One very modern looking cray boat was high and dry on the slip where a tangle of sheds and huts lined up below the roadway.



From the seaward end of the jetty I could look back at the homes along the shore, where like the rest of the town, most were new and where the hills behind them still bore the scars.







I wandered back past the old fishing co-op building at the shore end of this working pier












and poked my nose inside the waterfront cafe. Beyond the entrance this place lived up to the 'gallery' part of its title. The work of local artists graced the walls, and the table near the door was cluttered with various bowls, plates and ornamental objects, all for sale of course.









As were the jars of local produce which lined these shelves, and, what's a tourist type shop without a stand of postcards?











The dining area at the top of the short staircase was packed with holiday revellers all tucking into various dishes, many of which came at a price I could best describe as being at the 'higher end'. The pub presented much better value.





So feeling a little smug about our choice of venue for our one meal out (we had actively considered coming down her to dine) we pushed on to the last item on our 'must see' list.

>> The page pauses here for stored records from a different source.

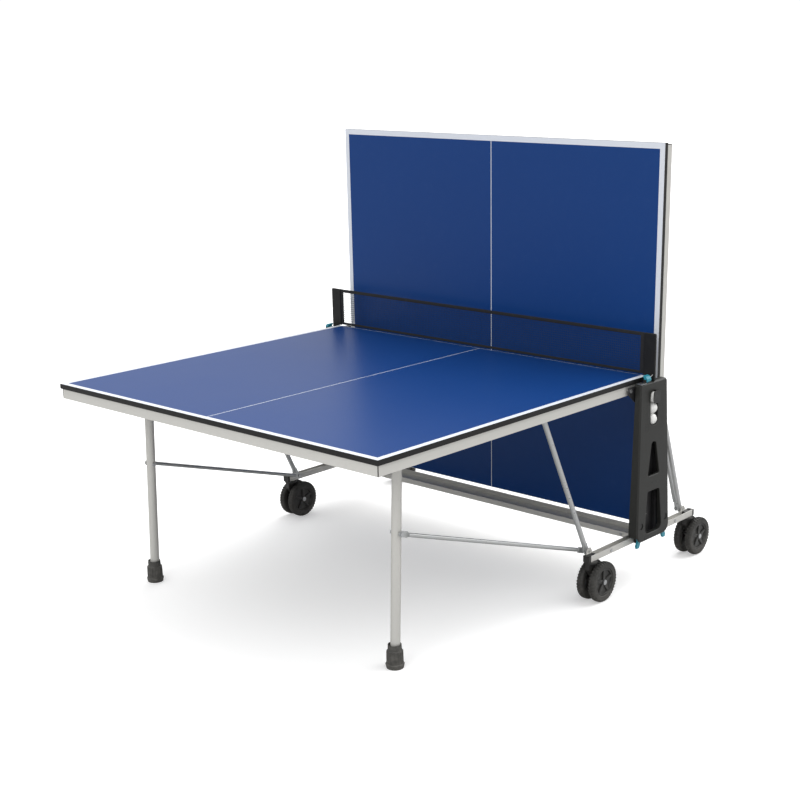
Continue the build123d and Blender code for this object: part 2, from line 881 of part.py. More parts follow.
clip_hub = 6.4
clip_points = ((-6, -1), (6.2, -1), (9, 1), (8, 8), (2, 16), (-8, 19), (-11, 15), (-6, 8))
for side, side_name in zip(sides, ("left", "right")):
    with BuildPart() as clip:
        middle = (side * clip_center, -clip_reach, clip_pivot)
        with BuildSketch(Plane(origin=middle, x_dir=(side, 0, 0), z_dir=(0, -side, 0))):
            with BuildLine():
                Polyline(*clip_points, close=True)
            make_face()
            Circle(clip_hub)
            Circle(hook_pin_radius + running_fit, mode=Mode.SUBTRACT)
        extrude(amount=clip_length / 2, both=True)
    save(clip, f"clip_{side_name}")

# Net ------------------------------------------------------------------------------------

net_top = table_height + net_height
with BuildPart() as net_posts:
    block(
        (board_width / 2 + carriage_plate_gap, -post_thick / 2, pillar_top),
        (post_outer, post_thick / 2, net_top),
    )
    block(
        (post_inner, -post_thick / 2, table_height + post_lift),
        (board_width / 2 + carriage_plate_gap, post_thick / 2, net_top),
    )
    fillet(net_posts.edges().filter_by(Axis.Y).group_by(Axis.Z)[-1], post_corner)
    chamfer(net_posts.edges().filter_by(Axis.Z).group_by(Axis.X)[-1], post_bevel)
    mirror(about=Plane.YZ)
save(net_posts, "net_posts")

with BuildPart() as net:
    block((-post_inner, -net_thick / 2, table_height + net_lift), (post_inner, net_thick / 2, net_top))
save(net, "net")

# Rail ends and casters -------------------------------------------------------------------

end_cap = 12
end_gap = 0.1
block_behind_stem = 20
block_low = rail_bottom + channel_sheet
block_high = rail_top - 2
with BuildPart() as end_blocks:
    for end in ends:
        inner_y = end * (caster_reach - block_behind_stem)
        cap_y = end * rail_half_length
        tip_y = end * (rail_half_length + end_cap)
        block(
            (rail_inner + channel_sheet + end_gap, min(inner_y, cap_y), block_low),
            (rail_outer - channel_sheet - end_gap, max(inner_y, cap_y), block_high),
        )
        block((rail_inner, min(cap_y, tip_y), rail_bottom), (rail_outer, max(cap_y, tip_y), rail_top))
        with Locations((rail_center, end * caster_reach, block_low)):
            Cylinder(stem_radius + running_fit, 2 * stem_rise, mode=Mode.SUBTRACT)
    mirror(about=Plane.YZ)
save(end_blocks, "end_blocks")

wheel_gap = wheel_pair_width - 2 * wheel_width
pad_top = rail_bottom - open_gap
pad_bottom = pad_top - fork_pad_height
for side, side_name in zip(sides, ("left", "right")):
    for end, end_name in zip(ends, ("near", "far")):
        name = f"{end_name}_{side_name}"
        x = side * rail_center
        swivel_y = end * caster_reach
        wheel_y = swivel_y + caster_trail
        cap_face = wheel_pair_width / 2 - (wheel_width - hub_width) / 2 + working_gap

        with BuildPart() as fork:
            with Locations((x, swivel_y, (pad_top + pad_bottom) / 2)):
                Cylinder(fork_pad_radius, fork_pad_height)
            with Locations((x, swivel_y, pad_top + stem_rise / 2)):
                Cylinder(stem_radius, stem_rise)
            with BuildSketch(facing_x(x - fork_width / 2, swivel_y, 0)):
                with BuildLine():
                    Polyline(
                        (-fork_tail_reach, pad_bottom),
                        (fork_root_reach, pad_bottom),
                        (caster_trail + fork_eye_half, wheel_radius),
                        (caster_trail + fork_tip_half, wheel_radius - fork_tip_drop),
                        (caster_trail - fork_tip_half, wheel_radius - fork_tip_drop),
                        (caster_trail - fork_eye_half, wheel_radius),
                        (-fork_tail_reach, pad_bottom - fork_root_drop),
                        close=True,
                    )
                make_face()
                with Locations((caster_trail, wheel_radius)):
                    Circle(axle_radius + seat_gap, mode=Mode.SUBTRACT)
            extrude(amount=fork_width)
        save(fork, f"fork_{name}")

        with BuildPart() as axle:
            disc(x - cap_face, x + cap_face, axle_radius, wheel_y, wheel_radius)
            for face in sides:
                cap_x = x + face * cap_face
                disc(cap_x, cap_x + face * axle_cap_height, axle_cap_radius, wheel_y, wheel_radius)
        save(axle, f"axle_{name}")

        with BuildPart() as tyres:
            for face in sides:
                middle = x + face * (wheel_gap + wheel_width) / 2
                with BuildSketch(facing_x(middle - wheel_width / 2, wheel_y, wheel_radius)):
                    Circle(wheel_radius)
                extrude(amount=wheel_width)
            chamfer(tyres.edges().filter_by(GeomType.CIRCLE), tyre_bevel)
            disc(
                x - wheel_pair_width,
                x + wheel_pair_width,
                tyre_inner_radius,
                wheel_y,
                wheel_radius,
                mode=Mode.SUBTRACT,
            )
        save(tyres, f"tyres_{name}")

        with BuildPart() as hubs:
            for face in sides:
                middle = x + face * (wheel_gap + wheel_width) / 2
                with BuildSketch(facing_x(middle - hub_width / 2, wheel_y, wheel_radius)):
                    Circle(tyre_inner_radius)
                    Circle(tyre_inner_radius - hub_rim, mode=Mode.SUBTRACT)
                    with PolarLocations((tyre_inner_radius - hub_rim / 2) / 2, spoke_count, start_angle=90):
                        Rectangle(tyre_inner_radius - hub_rim / 2, spoke_width)
                    Circle(hub_boss_radius)
                    Circle(axle_radius + running_fit, mode=Mode.SUBTRACT)
                extrude(amount=hub_width)
        save(hubs, f"hubs_{name}")
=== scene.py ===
# %% [markdown]
# A folding ping pong table with one half down for play and one half stood up on its edge.
# The CAD model is the fixed frame. It already has every part at its real size and place, so
# this file gives those parts their finishes and models what CAD leaves plain: the knotted
# net, the treaded tyres, the dished hubs, the ribbed feet, the balls and small trim.

import json
import math

import bmesh
import bpy
from mathutils import Matrix, Vector


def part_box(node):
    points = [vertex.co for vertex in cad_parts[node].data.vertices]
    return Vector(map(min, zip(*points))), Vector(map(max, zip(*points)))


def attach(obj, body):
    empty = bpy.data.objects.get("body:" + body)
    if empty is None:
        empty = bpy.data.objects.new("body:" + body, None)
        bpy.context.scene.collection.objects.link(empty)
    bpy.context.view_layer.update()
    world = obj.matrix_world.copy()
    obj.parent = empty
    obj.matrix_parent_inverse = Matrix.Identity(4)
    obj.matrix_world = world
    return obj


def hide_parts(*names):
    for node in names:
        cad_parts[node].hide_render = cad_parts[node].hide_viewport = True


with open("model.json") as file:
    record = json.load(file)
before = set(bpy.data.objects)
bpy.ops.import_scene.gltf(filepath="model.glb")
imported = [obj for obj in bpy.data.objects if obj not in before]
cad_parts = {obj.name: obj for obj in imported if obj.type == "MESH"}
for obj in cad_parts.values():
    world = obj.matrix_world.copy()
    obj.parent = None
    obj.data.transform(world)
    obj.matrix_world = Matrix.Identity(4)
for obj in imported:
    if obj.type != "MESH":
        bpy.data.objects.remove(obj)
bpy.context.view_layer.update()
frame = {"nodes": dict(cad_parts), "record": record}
nodes = frame["nodes"]

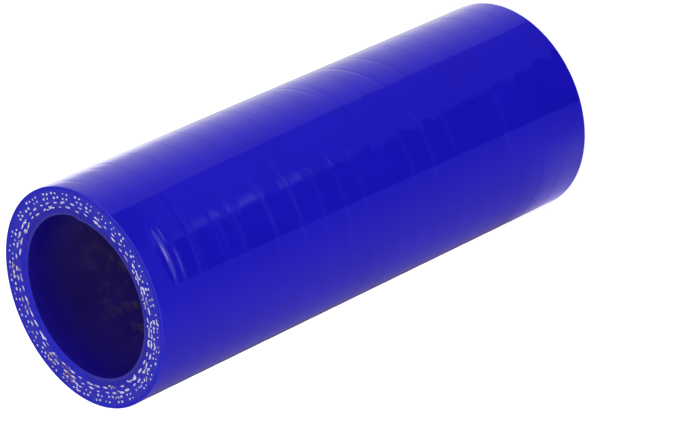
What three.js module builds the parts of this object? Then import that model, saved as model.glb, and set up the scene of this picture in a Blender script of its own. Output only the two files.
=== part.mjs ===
// Straight silicone hose coupler: fabric plies cured in silicone rubber as one piece, cut
// square at both ends and standing on one of them. Millimetres, +Z along the hose, origin at
// the centre of the lower cut end.

import * as THREE from 'three';

const { degToRad, euclideanModulo, smoothstep } = THREE.MathUtils;

// Driving dimensions
const hoseLength = 100;
const boreDiameter = 28;
const wallThickness = 5;

// The bore lies a little off centre, towards -Y, so the wall is thinner on that side
const boreShift = 0.7;

// Small round that the knife leaves on each arris of a cut end
const arrisRound = 0.3;
const arrisSteps = 2;

// The inner ply's edge laps over itself and pushes a low step into the bore, which then fades
// out clockwise
const lapStep = 0.4;
const lapAngle = degToRad(-27);
const lapRise = degToRad(6);
const lapFade = degToRad(90);

// Marks of the cure tape: shallow shingles that climb clockwise round the outside, each one
// rising to the edge of a turn of tape and dropping past it
const tapePitch = 5.3;
const tapeStart = 3.3; // height of one tape edge at angle 0
const tapeRelief = 0.08;
const tapeEdge = 0.6; // height of the drop past an edge

// Colour and facets
const hoseBlue = '#1f1ab4';
const hoseRoughness = 0.25;
const columns = 72;

const outerRadius = boreDiameter / 2 + wallThickness;
const fullTurn = 2 * Math.PI;
const columnStep = fullTurn / columns;

// Levels of a section's stages lie this far apart, more than any height of the hose
const stageGap = 10 * hoseLength;

// How far the tape's helix drops between angle 0 and this angle
function helixDrop(angle) {
  return (tapePitch * angle) / fullTurn;
}

// Radius of the outside at an angle and height; its largest value is the outer radius
function outsideRadius(angle, z) {
  const pastEdge = euclideanModulo(z + helixDrop(angle) - tapeStart, tapePitch);
  const share = pastEdge < tapeEdge
    ? 1 - pastEdge / tapeEdge
    : (pastEdge - tapeEdge) / (tapePitch - tapeEdge);
  return outerRadius - tapeRelief * (1 - share);
}

// Radius of the bore about its own axis, with the lap's step and its fade
function boreRadius(angle) {
  const clockwise = euclideanModulo(lapAngle - angle, fullTurn);
  const rise = smoothstep(clockwise, 0, lapRise);
  const fade = 1 - smoothstep(clockwise, lapRise, lapRise + lapFade);
  return boreDiameter / 2 - lapStep * rise * fade;
}

// Points of a quarter round between a cut face and a wall: how far each lies in from the face
// and back from the wall
const arris = Array.from({ length: arrisSteps + 1 }, (_, step) => {
  const turn = (step / arrisSteps) * (Math.PI / 2);
  return { in: arrisRound * (1 - Math.cos(turn)), back: arrisRound * (1 - Math.sin(turn)) };
});

// Heights where the outside bends at an angle: the edge and the foot of each shingle, kept
// clear of the rounded arrises
function tapeBends(angle) {
  const lowest = 2 * arrisRound;
  const highest = hoseLength - 2 * arrisRound;
  const bends = [];
  const firstEdge = tapeStart - helixDrop(angle);
  const firstTurn = Math.floor((lowest - tapeEdge - firstEdge) / tapePitch);
  const lastTurn = Math.ceil((highest - firstEdge) / tapePitch);
  for (let turn = firstTurn; turn <= lastTurn; turn++) {
    const edge = firstEdge + turn * tapePitch;
    bends.push(edge, edge + tapeEdge);
  }
  return bends.filter((z) => z > lowest && z < highest);
}

// The wall's section at one angle, once round: up the outside, across the upper cut face and
// down the bore. A row's level is the same at every angle and grows along the section, so
// it tells which rows of two neighbouring sections belong together.
function wallSection(angle) {
  const ray = new THREE.Vector3(Math.cos(angle), Math.sin(angle), 0);
  const outside = (z, back) => ray.clone().multiplyScalar(outsideRadius(angle, z) - back).setZ(z);
  const bore = (z, back) => {
    const point = ray.clone().multiplyScalar(boreRadius(angle) + back);
    return point.add(new THREE.Vector3(0, -boreShift, z));
  };
  const stages = [
    arris.map((corner, at) => ({ order: at, point: outside(corner.in, corner.back) })),
    tapeBends(angle).map((z) => ({ order: z + helixDrop(angle), point: outside(z, 0) })),
    arris.toReversed().map((corner, at) => (
      { order: at, point: outside(hoseLength - corner.in, corner.back) }
    )),
    arris.map((corner, at) => ({ order: at, point: bore(hoseLength - corner.in, corner.back) })),
    arris.toReversed().map((corner, at) => ({ order: at, point: bore(corner.in, corner.back) })),
  ];
  return stages.flatMap((rows, stage) => (
    rows.map(({ order, point }) => ({ level: stage * stageGap + order, point }))
  ));
}

// Joins two neighbouring sections with triangles that face out of the wall
function joinSections(left, right, triangles) {
  const sameLevel = 1e-6;
  const levelOf = (rows, at) => (at < rows.length ? rows[at].level : Infinity);
  let l = 0;
  let r = 0;
  while (l < left.length - 1 || r < right.length - 1) {
    const nextLeft = levelOf(left, l + 1);
    const nextRight = levelOf(right, r + 1);
    if (nextLeft < nextRight + sameLevel) {
      triangles.push(left[l].index, right[r].index, left[l + 1].index);
      l += 1;
    }
    if (nextRight < nextLeft + sameLevel) {
      triangles.push(left[l].index, right[r].index, right[r + 1].index);
      r += 1;
    }
  }
}

// The whole wall as one closed surface
function hoseGeometry() {
  const points = [];
  const sections = [];
  for (let column = 0; column < columns; column++) {
    const rows = wallSection(lapAngle + column * columnStep);
    for (const row of rows) {
      row.index = points.length;
      points.push(row.point);
    }
    sections.push(rows);
  }
  // A turn further on, the first section meets the rows of the last one
  const closing = wallSection(lapAngle + fullTurn);
  closing.forEach((row, at) => {
    row.index = sections[0][at].index;
  });
  sections.push(closing);

  const triangles = [];
  const topLevel = Math.max(...closing.map((row) => row.level)) + stageGap;
  const closeUp = (rows) => [...rows, { level: topLevel, index: rows[0].index }];
  for (let column = 0; column < columns; column++) {
    joinSections(closeUp(sections[column]), closeUp(sections[column + 1]), triangles);
  }
  const geometry = new THREE.BufferGeometry().setFromPoints(points);
  geometry.setIndex(triangles);
  geometry.computeVertexNormals();
  return geometry;
}

const hose = new THREE.Mesh(
  hoseGeometry(),
  new THREE.MeshStandardMaterial({ color: hoseBlue, roughness: hoseRoughness, metalness: 0 }),
);
hose.name = 'hose';

const group = new THREE.Group();
group.add(hose);

export default group;
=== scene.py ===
"""Silicone hose coupler, standing on one cut end and seen from the photograph's angle."""

import math
import random
from functools import partial

import bpy
import numpy as np
from mathutils import Matrix, Vector


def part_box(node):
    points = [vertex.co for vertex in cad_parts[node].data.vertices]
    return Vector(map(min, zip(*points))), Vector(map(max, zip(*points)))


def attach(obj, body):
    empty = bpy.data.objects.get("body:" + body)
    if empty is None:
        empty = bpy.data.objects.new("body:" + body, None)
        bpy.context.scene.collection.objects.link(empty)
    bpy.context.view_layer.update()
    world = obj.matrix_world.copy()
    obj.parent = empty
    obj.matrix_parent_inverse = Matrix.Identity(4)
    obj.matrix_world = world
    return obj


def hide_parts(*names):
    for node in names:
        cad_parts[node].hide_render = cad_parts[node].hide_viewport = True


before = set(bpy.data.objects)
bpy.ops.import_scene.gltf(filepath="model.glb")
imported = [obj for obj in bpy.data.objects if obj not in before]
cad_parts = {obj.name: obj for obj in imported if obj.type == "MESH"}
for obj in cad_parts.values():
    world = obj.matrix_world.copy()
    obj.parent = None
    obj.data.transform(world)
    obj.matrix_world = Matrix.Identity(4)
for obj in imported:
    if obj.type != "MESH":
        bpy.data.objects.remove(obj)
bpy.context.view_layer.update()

MM = 0.001
TURN = 2 * math.pi

# The hose, from the frame's box, with the bore and the lap step of the CAD model
box_low, box_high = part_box("hose")
HOSE_LENGTH = box_high.z
OUTER_RADIUS = (box_high.x - box_low.x) / 2
BORE_RADIUS = 14.0 * MM
BORE_SHIFT = 0.7 * MM  # the bore's axis lies this far towards -Y
LAP_ANGLE = math.radians(-27)
LAP_RISE = math.radians(6)
LAP_FADE = math.radians(90)
LAP_STEP = 0.4 * MM

# Small round along both edges of a cut face, finer than the CAD model's
ARRIS_ROUND = 0.08 * MM

# The rubber of a cut face lies a little below the yarn that stands out of it
FACE_SINK = 0.05 * MM

# Marks of the cure tape: shingles all round that climb clockwise, shallower than the CAD model's
TAPE_PITCH = 5.3 * MM
TAPE_START = 3.3 * MM
TAPE_RELIEF = 0.02 * MM
TAPE_EDGE = 0.8 * MM  # height over which a shingle drops back

# Single creases where the tape pulled tight: distance from the upper end in millimetres, middle
# angle and half span in degrees, depth in millimetres, share of paler painted highlight in it
CREASES = (
    (2.7, -20, 18, 0.030, 0.0),
    (4.5, -87, 14, 0.240, 0.0),
    (5.6, -79, 9, 0.050, 0.1),
    (6.4, -94, 14, 0.052, 0.2),
    (8.4, -15, 14, 0.035, 0.0),
    (11.0, -14, 14, 0.035, 0.0),
    (11.1, -88, 30, 0.006, 0.14),
    (16.6, -92, 24, 0.010, 0.13),
    (20.1, -88, 30, 0.015, 0.19),
    (26.9, -88, 32, 0.020, 0.26),
    (32.6, -86, 36, 0.025, 0.26),
    (37.7, -100, 44, 0.035, 0.14),
    (38.0, -24, 28, 0.024, 0.0),
    (42.5, -102, 42, 0.035, 0.12),
    (47.0, -98, 46, 0.035, 0.09),
    (50.9, -26, 26, 0.030, 0.0),
    (52.4, -26, 24, 0.016, 0.0),
    (58.5, -96, 46, 0.035, 0.09),
    (62.0, -26, 40, 0.050, 0.0),
    (63.6, -90, 44, 0.035, 0.14),
    (68.9, -88, 42, 0.035, 0.10),
    (67.7, -28, 24, 0.035, 0.0),
    (81.5, -92, 44, 0.035, 0.09),
    (87.0, -92, 44, 0.035, 0.07),
    (90.5, -24, 24, 0.026, 0.0),
)
CREASE_WIDTH = 0.4 * MM
CREASE_FULL_SHARE = 0.1  # share of its half span that a crease runs at full depth
CREASE_BOW = 3.0 * MM  # a crease bows towards the upper end away from this angle
CREASE_BOW_ANGLE = math.radians(-85)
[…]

From the front door of the cafe it was in sight.
  





Here at the end of Imlay Street stands a memorial to the feats of one Abel Jansz Tasman, the first European to set foot on Tasmanian soil.
















The inscription on the bronze map of the Island said it all. Sixteen forty two does seem such along time ago.....and what might we be now if the Dutch had persisted with the territorial claim they made not too far from this very spot?  The vagaries of the history of discovery continue to fascinate me.







Well, dear readers, I trust you have enjoyed our traipse around this resilient little town, one which has survived so much and one where its grand old pub looks down over one of the more extraordinary feats of engineering, not just in Tasmania, but Australia. As you may have guessed by now, we would be leaving Dunalley with fond memories.